Mais ce n'est pas qu'une pirouette. Ce retrait répond à la grande stratégie de Sharon. Il est prêt à sacrifier un doigt pour sauver tout le corps. Il est prêt à abandonner Gaza, avec son million de Palestiniens indésirables, et également quelques colonies de Cisjordanie, afin d'obtenir l'accord des Américains pour l'annexion de la plus grande partie de la Cisjordanie.

Ce n'est pas une stratégie nouvelle. David Ben Gourion «a abandonné» 22% pour s'emparer des 78% restants au lieu des 55% que nous allouait l'ONU. Menahem Begin a abandonné l'ensemble du Sinaï pour que l'Égypte renonce à la guerre et pour se concentrer sur la Cisjordanie. Sharon est prêt à «abandonner» toute la Bande de Gaza et 45% de la Cisjordanie pour annexer à Israël 55% de la Cisjordanie.

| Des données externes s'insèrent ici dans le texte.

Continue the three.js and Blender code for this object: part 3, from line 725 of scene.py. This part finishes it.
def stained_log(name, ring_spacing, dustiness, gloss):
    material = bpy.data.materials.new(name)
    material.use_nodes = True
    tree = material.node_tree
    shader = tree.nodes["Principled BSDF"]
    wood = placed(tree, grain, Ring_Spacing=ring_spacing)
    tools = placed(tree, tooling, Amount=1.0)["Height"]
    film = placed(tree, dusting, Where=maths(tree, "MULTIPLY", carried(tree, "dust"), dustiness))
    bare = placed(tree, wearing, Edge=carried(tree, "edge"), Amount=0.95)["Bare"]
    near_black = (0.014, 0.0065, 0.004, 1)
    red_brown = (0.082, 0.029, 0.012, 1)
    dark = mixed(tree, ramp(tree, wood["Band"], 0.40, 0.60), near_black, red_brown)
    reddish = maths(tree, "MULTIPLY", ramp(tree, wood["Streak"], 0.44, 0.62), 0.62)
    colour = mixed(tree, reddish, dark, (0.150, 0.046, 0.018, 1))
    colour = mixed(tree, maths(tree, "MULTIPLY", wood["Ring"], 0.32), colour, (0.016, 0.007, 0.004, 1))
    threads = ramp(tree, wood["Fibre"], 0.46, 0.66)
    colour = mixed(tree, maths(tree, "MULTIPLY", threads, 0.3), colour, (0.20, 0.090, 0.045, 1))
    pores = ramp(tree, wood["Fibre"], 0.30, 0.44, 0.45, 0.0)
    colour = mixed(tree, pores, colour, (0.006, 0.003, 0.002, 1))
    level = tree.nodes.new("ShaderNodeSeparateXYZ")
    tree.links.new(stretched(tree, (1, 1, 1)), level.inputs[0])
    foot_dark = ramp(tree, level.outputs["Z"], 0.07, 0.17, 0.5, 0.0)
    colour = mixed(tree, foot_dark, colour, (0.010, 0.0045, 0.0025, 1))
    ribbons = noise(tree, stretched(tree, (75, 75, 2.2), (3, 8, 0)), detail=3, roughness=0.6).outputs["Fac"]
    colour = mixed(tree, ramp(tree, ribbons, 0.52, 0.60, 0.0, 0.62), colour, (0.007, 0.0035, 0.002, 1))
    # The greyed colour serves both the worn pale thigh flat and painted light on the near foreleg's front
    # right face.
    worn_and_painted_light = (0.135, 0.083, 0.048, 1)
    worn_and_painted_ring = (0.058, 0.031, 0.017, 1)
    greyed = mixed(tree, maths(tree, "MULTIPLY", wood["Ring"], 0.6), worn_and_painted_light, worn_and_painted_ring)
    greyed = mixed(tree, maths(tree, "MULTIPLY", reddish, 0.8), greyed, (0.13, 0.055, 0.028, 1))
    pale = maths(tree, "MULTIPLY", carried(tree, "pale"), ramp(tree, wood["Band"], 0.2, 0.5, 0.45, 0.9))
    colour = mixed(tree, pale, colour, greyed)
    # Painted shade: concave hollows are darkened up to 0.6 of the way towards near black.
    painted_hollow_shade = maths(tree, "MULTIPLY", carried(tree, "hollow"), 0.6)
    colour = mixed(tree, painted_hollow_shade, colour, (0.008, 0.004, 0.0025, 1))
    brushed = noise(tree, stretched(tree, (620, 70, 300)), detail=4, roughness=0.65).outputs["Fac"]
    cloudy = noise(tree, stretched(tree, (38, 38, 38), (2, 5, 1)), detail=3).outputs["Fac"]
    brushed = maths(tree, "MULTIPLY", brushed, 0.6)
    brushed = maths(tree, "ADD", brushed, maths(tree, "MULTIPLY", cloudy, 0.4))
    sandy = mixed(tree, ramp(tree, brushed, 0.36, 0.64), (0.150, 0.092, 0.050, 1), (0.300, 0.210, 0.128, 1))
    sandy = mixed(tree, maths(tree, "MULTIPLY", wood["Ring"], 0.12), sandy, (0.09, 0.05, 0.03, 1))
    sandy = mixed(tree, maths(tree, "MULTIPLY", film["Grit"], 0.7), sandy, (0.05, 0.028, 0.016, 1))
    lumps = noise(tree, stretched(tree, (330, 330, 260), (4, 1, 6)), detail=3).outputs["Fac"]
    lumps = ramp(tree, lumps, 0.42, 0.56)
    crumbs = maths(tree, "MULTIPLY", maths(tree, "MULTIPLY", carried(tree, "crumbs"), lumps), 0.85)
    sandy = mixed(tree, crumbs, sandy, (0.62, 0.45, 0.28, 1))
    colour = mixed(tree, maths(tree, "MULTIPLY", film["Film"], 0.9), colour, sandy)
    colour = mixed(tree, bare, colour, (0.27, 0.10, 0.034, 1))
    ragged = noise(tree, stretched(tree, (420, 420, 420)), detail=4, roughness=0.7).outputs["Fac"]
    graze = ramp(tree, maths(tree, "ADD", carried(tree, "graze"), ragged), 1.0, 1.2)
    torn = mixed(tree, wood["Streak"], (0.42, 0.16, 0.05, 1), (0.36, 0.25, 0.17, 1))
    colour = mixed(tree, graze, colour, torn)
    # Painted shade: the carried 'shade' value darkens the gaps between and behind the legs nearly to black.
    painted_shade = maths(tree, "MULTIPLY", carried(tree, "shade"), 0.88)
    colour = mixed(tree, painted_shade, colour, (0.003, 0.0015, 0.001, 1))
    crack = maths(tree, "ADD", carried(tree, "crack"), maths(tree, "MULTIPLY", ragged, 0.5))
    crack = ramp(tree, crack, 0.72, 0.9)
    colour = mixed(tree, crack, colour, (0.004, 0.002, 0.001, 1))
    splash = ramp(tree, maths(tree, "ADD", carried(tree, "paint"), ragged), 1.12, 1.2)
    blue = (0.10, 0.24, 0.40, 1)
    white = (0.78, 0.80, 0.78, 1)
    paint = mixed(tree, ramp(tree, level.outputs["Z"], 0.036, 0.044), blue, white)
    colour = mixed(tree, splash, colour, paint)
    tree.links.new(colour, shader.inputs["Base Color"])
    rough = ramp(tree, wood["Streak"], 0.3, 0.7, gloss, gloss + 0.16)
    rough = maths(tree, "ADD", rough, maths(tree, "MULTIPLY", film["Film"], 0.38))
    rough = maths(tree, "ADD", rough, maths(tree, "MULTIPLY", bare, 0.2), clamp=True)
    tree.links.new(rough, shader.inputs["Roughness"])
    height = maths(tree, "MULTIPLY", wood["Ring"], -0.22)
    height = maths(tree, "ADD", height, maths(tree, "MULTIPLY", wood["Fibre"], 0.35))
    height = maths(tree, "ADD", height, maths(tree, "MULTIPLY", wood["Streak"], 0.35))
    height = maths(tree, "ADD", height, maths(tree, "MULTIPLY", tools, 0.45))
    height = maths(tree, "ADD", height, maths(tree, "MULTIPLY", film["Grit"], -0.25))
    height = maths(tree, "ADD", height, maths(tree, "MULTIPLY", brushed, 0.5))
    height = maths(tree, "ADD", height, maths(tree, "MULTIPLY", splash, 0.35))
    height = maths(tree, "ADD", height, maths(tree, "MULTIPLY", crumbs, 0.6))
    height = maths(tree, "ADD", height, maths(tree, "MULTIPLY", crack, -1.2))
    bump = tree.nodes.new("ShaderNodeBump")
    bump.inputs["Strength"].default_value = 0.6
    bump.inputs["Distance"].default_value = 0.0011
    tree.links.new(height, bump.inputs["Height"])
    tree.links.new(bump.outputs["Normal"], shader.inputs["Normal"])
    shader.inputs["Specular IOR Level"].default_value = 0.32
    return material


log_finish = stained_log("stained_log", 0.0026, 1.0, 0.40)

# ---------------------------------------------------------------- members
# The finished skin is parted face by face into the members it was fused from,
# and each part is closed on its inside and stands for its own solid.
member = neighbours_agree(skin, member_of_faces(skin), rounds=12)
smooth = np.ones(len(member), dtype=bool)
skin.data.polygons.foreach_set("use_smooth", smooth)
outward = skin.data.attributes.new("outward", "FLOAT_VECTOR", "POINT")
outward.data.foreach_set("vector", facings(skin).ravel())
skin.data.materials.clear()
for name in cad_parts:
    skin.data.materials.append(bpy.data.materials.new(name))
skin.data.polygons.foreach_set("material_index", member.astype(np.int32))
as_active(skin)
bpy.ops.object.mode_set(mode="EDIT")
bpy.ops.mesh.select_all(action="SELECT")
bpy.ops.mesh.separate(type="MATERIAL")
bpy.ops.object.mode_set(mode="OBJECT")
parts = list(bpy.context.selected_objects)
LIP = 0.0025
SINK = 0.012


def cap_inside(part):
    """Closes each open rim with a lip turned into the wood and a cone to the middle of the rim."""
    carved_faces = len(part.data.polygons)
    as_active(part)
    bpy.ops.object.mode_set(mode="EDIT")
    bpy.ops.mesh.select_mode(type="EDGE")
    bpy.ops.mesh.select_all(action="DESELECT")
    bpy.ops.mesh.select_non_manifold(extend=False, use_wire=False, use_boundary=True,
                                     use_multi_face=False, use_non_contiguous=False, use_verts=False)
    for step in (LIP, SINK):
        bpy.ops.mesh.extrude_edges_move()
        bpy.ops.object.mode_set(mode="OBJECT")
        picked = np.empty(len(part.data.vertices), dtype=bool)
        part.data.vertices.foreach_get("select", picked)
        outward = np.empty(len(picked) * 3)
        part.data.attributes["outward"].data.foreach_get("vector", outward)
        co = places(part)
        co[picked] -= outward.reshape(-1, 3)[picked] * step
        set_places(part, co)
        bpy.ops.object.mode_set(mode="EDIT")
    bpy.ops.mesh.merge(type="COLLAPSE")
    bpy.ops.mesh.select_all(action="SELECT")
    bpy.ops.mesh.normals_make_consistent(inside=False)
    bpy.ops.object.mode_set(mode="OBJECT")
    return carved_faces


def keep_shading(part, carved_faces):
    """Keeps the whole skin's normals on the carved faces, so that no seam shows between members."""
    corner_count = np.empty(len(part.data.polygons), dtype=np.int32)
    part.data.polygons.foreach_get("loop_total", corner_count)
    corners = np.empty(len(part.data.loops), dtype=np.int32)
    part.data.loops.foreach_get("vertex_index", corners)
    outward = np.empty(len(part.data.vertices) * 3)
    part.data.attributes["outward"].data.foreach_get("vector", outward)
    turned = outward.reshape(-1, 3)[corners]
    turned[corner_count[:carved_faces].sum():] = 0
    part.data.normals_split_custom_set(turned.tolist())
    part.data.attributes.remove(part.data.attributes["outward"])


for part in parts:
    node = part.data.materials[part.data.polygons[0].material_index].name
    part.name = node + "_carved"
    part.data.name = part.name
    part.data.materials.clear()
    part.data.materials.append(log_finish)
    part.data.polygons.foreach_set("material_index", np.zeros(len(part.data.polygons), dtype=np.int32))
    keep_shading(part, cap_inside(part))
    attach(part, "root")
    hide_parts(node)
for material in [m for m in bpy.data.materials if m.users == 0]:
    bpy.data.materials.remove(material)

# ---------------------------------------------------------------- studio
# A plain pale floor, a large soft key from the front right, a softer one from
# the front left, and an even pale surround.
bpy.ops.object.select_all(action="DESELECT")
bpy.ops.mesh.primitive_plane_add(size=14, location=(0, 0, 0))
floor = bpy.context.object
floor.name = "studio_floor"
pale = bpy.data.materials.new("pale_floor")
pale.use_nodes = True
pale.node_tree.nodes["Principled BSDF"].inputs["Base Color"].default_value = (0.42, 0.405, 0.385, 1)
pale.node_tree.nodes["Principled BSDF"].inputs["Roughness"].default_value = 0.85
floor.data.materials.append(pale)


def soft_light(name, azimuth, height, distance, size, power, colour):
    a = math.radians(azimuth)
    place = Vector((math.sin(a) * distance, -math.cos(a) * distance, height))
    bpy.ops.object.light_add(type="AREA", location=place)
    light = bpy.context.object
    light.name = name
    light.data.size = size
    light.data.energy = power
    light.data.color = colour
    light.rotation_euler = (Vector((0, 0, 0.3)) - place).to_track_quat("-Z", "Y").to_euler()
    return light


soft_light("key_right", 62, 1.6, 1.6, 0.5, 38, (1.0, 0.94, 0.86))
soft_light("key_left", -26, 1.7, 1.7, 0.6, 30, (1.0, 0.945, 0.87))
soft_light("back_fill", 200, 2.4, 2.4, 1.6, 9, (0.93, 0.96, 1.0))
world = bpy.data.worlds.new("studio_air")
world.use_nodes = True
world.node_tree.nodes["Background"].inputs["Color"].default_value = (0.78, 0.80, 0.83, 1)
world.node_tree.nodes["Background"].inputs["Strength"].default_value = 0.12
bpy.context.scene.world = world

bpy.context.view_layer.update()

Voilà ce qui est supposé être une «mesure unilatérale» - sans l'accord des Palestiniens qui seront enfermés dans des enclaves entourées de murs et de clôtures électriques. Voici l'idée que Sharon va vendre à Bush: voyez, j'évacue les colonies, à la fois dans la Bande de Gaza et au cœur de la Cisjordanie, bien que cela me soit si douloureux. C'est un pas énorme vers la paix. Shimon Peres m'embrasse (verbalement, verbalement). Mais pour exécuter un acte politique aussi audacieux, j'ai besoin d'un soutien américain officiel et public. Et vous devez me promettre de ne pas intervenir quand j'annexerai la plus grande partie de la Cisjordanie.

Bien sûr, cela n'apportera pas la paix. Ni la sécurité. Cela conduira le Hamas à s'emparer de Gaza et des enclaves palestiniennes en Cisjordanie. Cela apportera plus d'attentats en Israël et dans le monde entier. Cela apportera une guerre sans fin.

Mais, aux yeux de Sharon, c'est l'étape décisive dans la réalisation du sionisme tel qu'il l'entend. L'État d'Israël s'étendra sur 90% du territoire entre la Méditerranée et le Jourdain. En ce qui concerne les 10% restants - Dieu est grand.